I want to try and segue that into the topic of superhero films, because it got me thinking. Movies based on characters in superhero comics are, by and large, terrible. I would say the vast majority of films based on a Marvel or DC property are downright unwatchable. Fantastic Four, Wolverine, Superman Returns, Daredevil, Catwoman, both versions of Hulk, Ghost Rider– I’d venture a guess that for every good superhero movie there are at least two terrible ones that have come out or are coming out. Yet comic fans tend to be apologists for the genre, as if arguing the merits of the latest superhero blockbuster is equated with defending comics’ honor.
Comics don’t need that, and they don’t need bad superhero action flicks giving them a bad name. The superhero movie is an awful trend and, if 2011 pans out the way I think it will, it’s also a dying one.
While the quality of superhero films decreases steadily, 2011 finds us with a new crop: Captain America! Thor! Green Lantern! Hooray! Yet there’s an inherent problem with banking on a fad: pretty soon audiences get tired of whatever it is you’re peddling, and the wave you’re riding crashes. Warner Bros. was able to make Batman Begins because a movie like Spider-Man did so well. Those sequels could be made because the originals also performed well. Movies like Watchmen could be made because of quality films in that genre that came before.
We are now in the post-Watchmen, post-Losers, post-Jonah Hex age. Audience patience with the genre is growing thin, and the buzz of superhero movies is dwindling as the months move on. As fewer objectively good cape movies are being produced by Fox and Warners, the type of audience who would be willing to see said films is shrinking. Marvel and DC, it seems, approach filmmaking the same way they approach comic making: just churn out whatever lazy work you can, as fast as you can do it, and watch people consume it. Rather than aim for best work possible they opt for pandering to a tiny subset of movie fans. It’s a short-term plan at best: catering to a group of rabids in their niche publishing world totally works, but catering to that group in the cinema world is an idea set up to fail. No one (read: normal people) will want to see cape movies anymore, and you’re left with the same size audience going to see your movie as you are people who read your comics. Serious Adults™ who went to see Watchmen learned their lesson and won’t continue to go see Ryan Reynolds be an Abercrombie & Fitch model for two hours. Studios will see the sun setting, and the writing will be on the wall: superhero movies no longer work.

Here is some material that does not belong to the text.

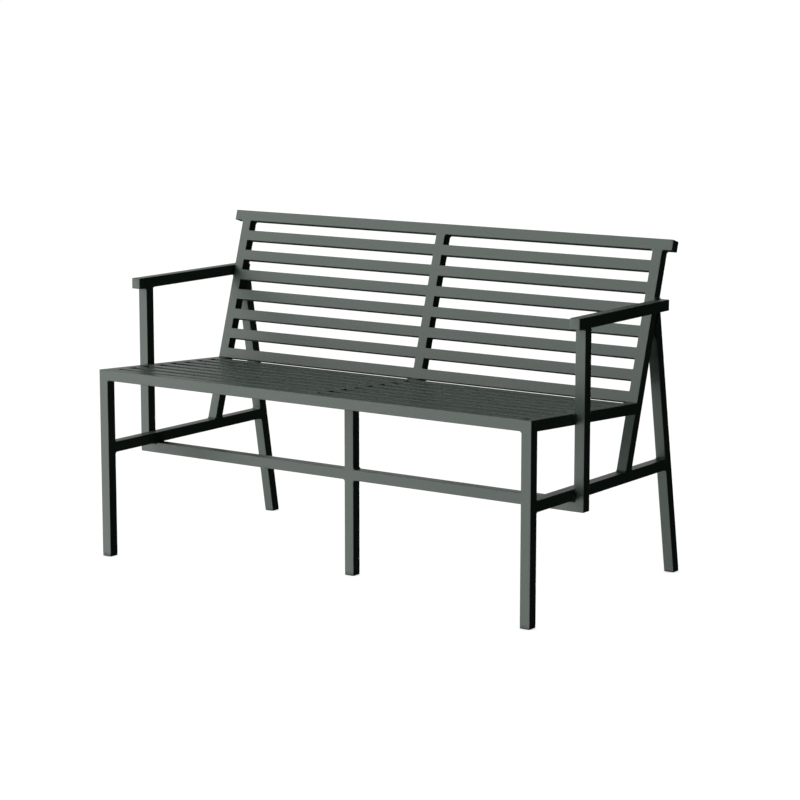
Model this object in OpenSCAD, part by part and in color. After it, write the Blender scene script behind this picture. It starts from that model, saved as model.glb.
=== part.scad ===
// Street bench of welded square steel tube: a slatted seat and a slatted, reclined back in two bays,
// two arm frames, five feet. Millimetres, +Z up. The origin is on the floor, at the middle of the width
// and of the depth; the bench faces -Y.

/* [Overall] */
// Width over the two arms and the top rail
bench_w = 1250; // [1000:10:2000]
// Depth on the floor, from the front feet to the back of the rear feet
bench_d = 655; // [620:5:760]

/* [Seat] */
// Height of the seat at its front edge
seat_h = 450; // [410:5:500]
// How far the seat falls from its front edge to the back
seat_drop = 25; // [10:1:45]
// Depth of the seat, from its front edge to the face of the back
seat_d = 446; // [430:1:500]
// Number of slats in each bay of the seat
seat_slats = 8; // [3:1:9]

/* [Back] */
// Lean of the back from upright, in degrees
back_angle = 17; // [8:1:22]
// Number of slats in each bay of the back, under the top rail
back_slats = 7; // [6:1:9]

/* [Arms] */
// Height of the top of the arms
arm_h = 650; // [600:5:700]
// Distance of the arms' front ends behind the front edge of the seat
arm_setback = 150; // [80:5:200]
// How far an arm reaches past the front of its post
arm_overhang = 25; // [10:1:50]

/* [Under frame] */
// Clear height under the long stretcher
stretcher_h = 225; // [150:5:290]

/* [Tube] */
// Outside size of the square tube that the frame is made of
tube = 25; // [22:1:30]
// Wall thickness of the frame tube
wall = 2; // [1.5:0.1:2.4]
// Outside corner radius of all tubes
corner_r = 1; // [0.5:0.1:2.5]
// Outside size of the square tube that the slats are cut from
slat = 25; // [20:1:27]
// Wall thickness of the slat tube
slat_wall = 1.5; // [1.2:0.1:2.4]
// Clear gap between the slats of the back
slat_gap = 25; // [16:1:30]

/* [Ends] */
// Thickness of the steel plates that close the open tube ends
plate_t = 3; // [2:0.5:6]
// Height of a foot glide below the end of its tube
glide_h = 7; // [4:0.5:15]
// Length of the plug that holds a glide inside its tube
plug_l = 18; // [8:1:30]
// Wall thickness of the hollow plugs
plug_wall = 2.5; // [1.5:0.1:4]
// Clearance around a plug inside its tube
plug_clear = 0.2; // [0.1:0.05:0.5]

/* [Hidden] */
sides = ["left", "right"];
slat_nodes = concat(
    [for (s = sides, i = [1:seat_slats]) str("seat_slat_", s, "_", i)],
    [for (s = sides, i = [1:back_slats]) str("back_slat_", s, "_", i)]
);
NODES = concat(slat_nodes, [
    "front_leg_left", "front_leg_right", "rear_leg_left", "rear_leg_right", "centre_leg",
    "back_upright_left", "back_upright_centre", "back_upright_right", "back_top_rail",
    "seat_front_rail", "seat_side_rail_left", "seat_side_rail_right", "seat_centre_rail",
    "side_stretcher_left", "side_stretcher_right", "long_stretcher_left", "long_stretcher_right",
    "arm_left", "arm_right", "arm_post_left", "arm_post_right",
    "front_glides", "centre_glide", "rear_glides",
    "top_rail_end_plates", "arm_front_end_plates", "arm_rear_end_plates", "arm_post_end_plates",
    "centre_upright_end_plate"
]);
node = "all";
function on(name) = node == "all" || node == name;

paint = "#4d5652";    // satin powder coat
plastic = "#46504b";  // foot glides
$fn = 48;             // facets on a full circle, for the preview
slack = 5;            // how far a cutting shape stands clear of the tube it cuts
reach = 2 * (bench_d + seat_h + arm_h);   // longer than any tube in the side view
plug_r = 0.5;         // corner radius of the plugs

// Across the bench
frame_x = bench_w / 2 - tube;     // outer face of the side frames, inner face of the arm frames
inner_x = frame_x - tube;         // inner face of the side frames, where the slats end
half = tube / 2;

// In the side view, a point is [distance behind the front edge, height] and a direction is in degrees
// from the horizontal, 0 to the rear and 90 up. A line is [point, direction].
function dir(a) = [cos(a), sin(a)];
function meet(l, m) = l[0] + dir(l[1]) * cross(m[0] - l[0], dir(m[1])) / cross(dir(l[1]), dir(m[1]));
// The same line moved sideways, towards the side that a bar lies on
function moved(l, d) = [l[0] + dir(l[1] - 90) * d, l[1]];
function level(z) = [[0, z], 0];
function plumb(y) = [[y, 0], 90];

seat_angle = atan(seat_drop / seat_d);
seat_rear_h = seat_h - seat_drop;
slat_pitch = slat + slat_gap;
// The seat's slats are spread evenly between the front rail and the back
seat_gap = (seat_d / cos(seat_angle) - tube - seat_slats * slat) / (seat_slats + 1);

// Faces of the side frame
leg_face = plumb(0);
seat_face = [[0, seat_h], -seat_angle];                  // top of the seat
seat_under = moved(seat_face, tube);
back_face = [[seat_d, seat_rear_h], 90 - back_angle];    // front of the back
back_rear = moved(back_face, tube);
top_rail_foot = back_face[0] + dir(back_face[1]) * back_slats * slat_pitch;
top_rail_under = [top_rail_foot, -back_angle];
stretcher_top = level(stretcher_h + 2 * tube);           // side stretchers lie on the long stretcher
post_y = arm_setback + arm_overhang;

// The back edge of a rear leg runs from the floor to the point where the back of the upright
// passes the top of the arm
leg_tip = meet(back_rear, level(arm_h));
rear_leg_angle = atan((bench_d - leg_tip[0]) / arm_h);
rear_leg_face = moved([[bench_d, 0], 90 + rear_leg_angle], -tube);
arm_back = leg_tip[0];

// The front leg and the side rail meet in a mitre at the seat's front corner
corner_in = meet(moved(leg_face, tube), seat_under);
corner_out = [0, seat_h];
mitre = [corner_out, atan2(corner_in[1] - corner_out[1], corner_in[0] - corner_out[0])];

// ---- sections ----
module rounded_square(size, r) {
    translate([r, 0]) square([size - 2 * r, size]);
    translate([0, r]) square([size, size - 2 * r]);
    for (x = [r, size - r], y = [r, size - r]) translate([x, y]) circle(r);
}
// The bore has square corners
module tube_section(size = tube, w = wall) {
    difference() {
        rounded_square(size, corner_r);
        translate([w, w]) square(size - 2 * w);
    }
}
module solid_section() { rounded_square(tube, corner_r); }
// Hollow plug that slides into the frame tube
module plug_section() {
    gap = wall + plug_clear;
    size = tube - 2 * gap;
    translate([gap, gap]) difference() {
        rounded_square(size, plug_r);
        translate([plug_wall, plug_wall]) square(size - 2 * plug_wall);
    }
}

// ---- bars ----
// A bar in the side view: its section lies behind or under the line `face`, and it is cut off
// by the lines `from` and `to`
module bar(x, face, from, to) {
    near = moved(face, -slack);
    far = moved(face, tube + slack);
    translate([x, -bench_d / 2, 0]) intersection() {
        translate([0, face[0][0], face[0][1]]) rotate([face[1] - 90, 0, 0])
            translate([0, 0, -reach]) linear_extrude(2 * reach) children();
        translate([-slack, 0, 0]) rotate([90, 0, 90]) linear_extrude(tube + 2 * slack)
            polygon([meet(near, from), meet(near, to), meet(far, to), meet(far, from)]);
    }
}
// A bar across the bench from x0 to x1; its section starts at point p and goes in direction a
module cross_bar(x0, x1, p, a, size = tube) {
    translate([x0, -bench_d / 2, 0]) rotate([90, 0, 90]) linear_extrude(x1 - x0)
        translate(p) rotate(a) translate([0, -size]) children();
}
// Left edge of a side-frame tube, and of an arm-frame tube
function frame_edge(side) = side == "left" ? -frame_x : inner_x;
function arm_edge(side) = side == "left" ? -frame_x - tube : frame_x;

// ---- legs ----
module front_leg(side) color(paint)
    bar(frame_edge(side), leg_face, level(glide_h), mitre) tube_section();
module rear_leg(side) color(paint)
    bar(frame_edge(side), rear_leg_face, level(glide_h), back_rear) tube_section();
module centre_leg() color(paint)
    bar(-half, plumb(post_y), level(glide_h), seat_under) tube_section();

// ---- back ----
module back_upright(side) color(paint)
    bar(frame_edge(side), back_face, stretcher_top, top_rail_under) tube_section();
module back_upright_centre() color(paint)
    bar(-half, back_face, moved(seat_under, plate_t), top_rail_under) tube_section();
module back_top_rail() color(paint)
    cross_bar(-bench_w / 2 + plate_t, bench_w / 2 - plate_t, top_rail_foot, back_face[1]) tube_section();
module back_slat(side, row) color(paint) {
    foot = back_face[0] + dir(back_face[1]) * (row - 1) * slat_pitch;
    x0 = side == "left" ? -inner_x : half;
    cross_bar(x0, x0 + inner_x - half, foot, back_face[1], slat) tube_section(slat, slat_wall);
}

// ---- seat ----
module seat_front_rail() color(paint)
    cross_bar(-inner_x, inner_x, corner_out, 0) tube_section();
module seat_side_rail(side) color(paint)
    bar(frame_edge(side), seat_face, mitre, back_face) tube_section();
module seat_centre_rail() color(paint)
    bar(-half, seat_face, plumb(tube), back_face) tube_section();
module seat_slat(side, row) color(paint) {
    edge = corner_out + dir(-seat_angle) * (tube + seat_gap + (row - 1) * (slat + seat_gap));
    x0 = side == "left" ? -inner_x : half;
    cross_bar(x0, x0 + inner_x - half, edge, -seat_angle, slat) tube_section(slat, slat_wall);
}

// ---- under frame ----
module side_stretcher(side) color(paint)
    bar(frame_edge(side), stretcher_top, plumb(tube), rear_leg_face) tube_section();
module long_stretcher(side) color(paint) {
    x0 = side == "left" ? -frame_x : half;
    cross_bar(x0, x0 + frame_x - half, [post_y, stretcher_h + tube], 0) tube_section();
}

// ---- arm frames ----
module arm(side) color(paint)
    bar(arm_edge(side), level(arm_h), plumb(arm_setback + plate_t), plumb(arm_back - plate_t)) tube_section();
module arm_post(side) color(paint)
    bar(arm_edge(side), plumb(post_y), level(stretcher_h + plate_t), level(arm_h - tube)) tube_section();

// ---- ends ----
// A glide stands under a leg, between the floor and the end of the tube, and its plug goes on up the tube
module glide(x, face) color(plastic) {
    bar(x, face, level(0), level(glide_h)) solid_section();
    bar(x, face, level(glide_h), level(glide_h + plug_l)) plug_section();
}
module front_glides() for (s = sides) glide(frame_edge(s), leg_face);
module centre_glide() glide(-half, plumb(post_y));
module rear_glides() for (s = sides) glide(frame_edge(s), rear_leg_face);

// A plate closes the end of a bar; `outer` is its bare face and `seat` the end of the tube
module end_plate(x, face, outer, seat) color(paint) bar(x, face, outer, seat) solid_section();
module arm_front_end_plates() for (s = sides)
    end_plate(arm_edge(s), level(arm_h), plumb(arm_setback), plumb(arm_setback + plate_t));
module arm_rear_end_plates() for (s = sides)
    end_plate(arm_edge(s), level(arm_h), plumb(arm_back - plate_t), plumb(arm_back));
module arm_post_end_plates() for (s = sides)
    end_plate(arm_edge(s), plumb(post_y), level(stretcher_h), level(stretcher_h + plate_t));
// The centre upright ends under the centre rail
module centre_upright_end_plate()
    end_plate(-half, back_face, moved(seat_under, 2 * plate_t), moved(seat_under, plate_t));
module top_rail_end_plates() color(paint) for (x = [-bench_w / 2, bench_w / 2 - plate_t])
    cross_bar(x, x + plate_t, top_rail_foot, back_face[1]) solid_section();

for (s = sides) {
    for (i = [1:seat_slats]) if (on(str("seat_slat_", s, "_", i))) seat_slat(s, i);
    for (i = [1:back_slats]) if (on(str("back_slat_", s, "_", i))) back_slat(s, i);
    if (on(str("front_leg_", s))) front_leg(s);
    if (on(str("rear_leg_", s))) rear_leg(s);
    if (on(str("back_upright_", s))) back_upright(s);
    if (on(str("seat_side_rail_", s))) seat_side_rail(s);
    if (on(str("side_stretcher_", s))) side_stretcher(s);
    if (on(str("long_stretcher_", s))) long_stretcher(s);
    if (on(str("arm_", s))) arm(s);
    if (on(str("arm_post_", s))) arm_post(s);
}
if (on("centre_leg")) centre_leg();
if (on("back_upright_centre")) back_upright_centre();
if (on("back_top_rail")) back_top_rail();
if (on("seat_front_rail")) seat_front_rail();
if (on("seat_centre_rail")) seat_centre_rail();
if (on("front_glides")) front_glides();
if (on("centre_glide")) centre_glide();
if (on("rear_glides")) rear_glides();
if (on("top_rail_end_plates")) top_rail_end_plates();
if (on("arm_front_end_plates")) arm_front_end_plates();
if (on("arm_rear_end_plates")) arm_rear_end_plates();
if (on("arm_post_end_plates")) arm_post_end_plates();
if (on("centre_upright_end_plate")) centre_upright_end_plate();
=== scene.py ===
import math
import bpy
import numpy as np
from mathutils import Matrix, Vector
from mathutils.bvhtree import BVHTree


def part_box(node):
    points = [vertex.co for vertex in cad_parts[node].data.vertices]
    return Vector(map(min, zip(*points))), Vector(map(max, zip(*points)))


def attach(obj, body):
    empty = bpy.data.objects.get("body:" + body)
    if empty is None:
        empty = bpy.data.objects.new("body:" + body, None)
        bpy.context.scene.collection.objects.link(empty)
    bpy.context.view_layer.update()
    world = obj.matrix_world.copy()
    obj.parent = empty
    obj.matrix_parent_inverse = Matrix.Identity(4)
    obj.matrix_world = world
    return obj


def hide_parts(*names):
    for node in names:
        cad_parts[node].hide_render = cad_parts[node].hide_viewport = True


# A street bench welded from square steel tube and powder coated dark grey-green. Each tube is made again
# from its CAD node with true round corners, and gets its welds, end plates and foot glides.

mm = 0.001
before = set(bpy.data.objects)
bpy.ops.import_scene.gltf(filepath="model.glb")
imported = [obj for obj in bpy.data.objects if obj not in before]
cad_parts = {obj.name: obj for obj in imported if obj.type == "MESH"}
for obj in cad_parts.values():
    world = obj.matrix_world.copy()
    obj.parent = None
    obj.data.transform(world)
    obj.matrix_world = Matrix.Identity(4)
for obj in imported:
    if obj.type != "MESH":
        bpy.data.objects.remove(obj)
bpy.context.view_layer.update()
random = np.random.default_rng(12)
print("frame:", len(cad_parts), "nodes")

imageSize = (800, 800)
imagePoints = {
    "benchLeft": (99.6, None),
    "benchRight": (679.0, None),
    "benchTop": (None, 210.0),
    "benchBottom": (None, 629.8),
    "seatFrontLeft": (99.6, 369.4),
    "seatFrontRight": (531.5, 420.9),
    "footFrontLeft": (102.9, 555.1),
    "footFrontRight": (529.8, 629.8),
    "footCentre": (353.5, 575.9),
    "footRearRight": (672.8, 572.0),
    "armRightFront": (579.7, 319.8),
    "topRailLeftUnder": (236.0, 219.0),
    "topRailRightUnder": (676.9, 253.2),
    "postRightFoot": (583.2, 512.8),
    "beadOnRail": (573.8, 419.0),
    "beadOnStretcher": (573.6, 497.0),
}

cameraSettings = {
    "place": (3.3040, -4.6763, 1.3679),
    "azimuth": 34.943,   # degrees round from the front to the bench's right
    "pitch": 9.694,      # degrees down
    "roll": 0.024,
    "lens": 112.04,      # mm, on a sensor of 36 mm
    "sensor": 36.0,
}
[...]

If 2011 is truly the end of the superhero film there are undoubtedly pros and cons. This could be a disaster for DC: the comics company’s future, as evidenced by the appointment of Warner Premiere President Diane Nelson to president of DC Entertainment, has been tied directly to the success or failure of their future cinematic endeavors. Marvel’s safer, but there’s no denying that, for both publishers, losing the steady stream of cash that they’ve been used to seeing is going to be a loss no one’s really prepared for. Hopefully it will lead to better comics being made, at the very least.
A loss of selection is also a problem artistically. By definition more kinds of films being made means more variety, and “more” can be a good thing. But it doesn’t mean much unless what’s being produced is of a certain quality. If it isn’t being done right it shouldn’t be done at all. The folks who would argue for superhero films do so because they think that these films’ sheer existence is proof that comics have earned some measure of mainstream respectability. I’d argue that, if done incorrectly, they accomplish the exact opposite. They portray themselves as over the top and ridiculous, and peg comics as “this one kind of thing,” instead of a medium full of diverse work and tremendous history. All this despite the fact that bad superhero films say more about the state of Hollywood than they do about comics.
This isn’t to say superhero films can’t be good, just that they haven’t been since about 2008. I’d be more than happy to see Green Lantern become not only a financial success but a truly enjoyable, well produced film. Ryan Reynolds is hardly Heath Ledger, though, and Martin Campbell is certainly no Christopher Nolan. However you might feel about the quality of comics in the last year there’s no denying that the state of comics as a whole is better than it was, say, 15 years ago, and the mainstream has already taken notice. So enough superhero movies. Go away, and don’t come back until you’re ready to put in the effort.
Now if you’ll excuse me, I have to go watch The Cape.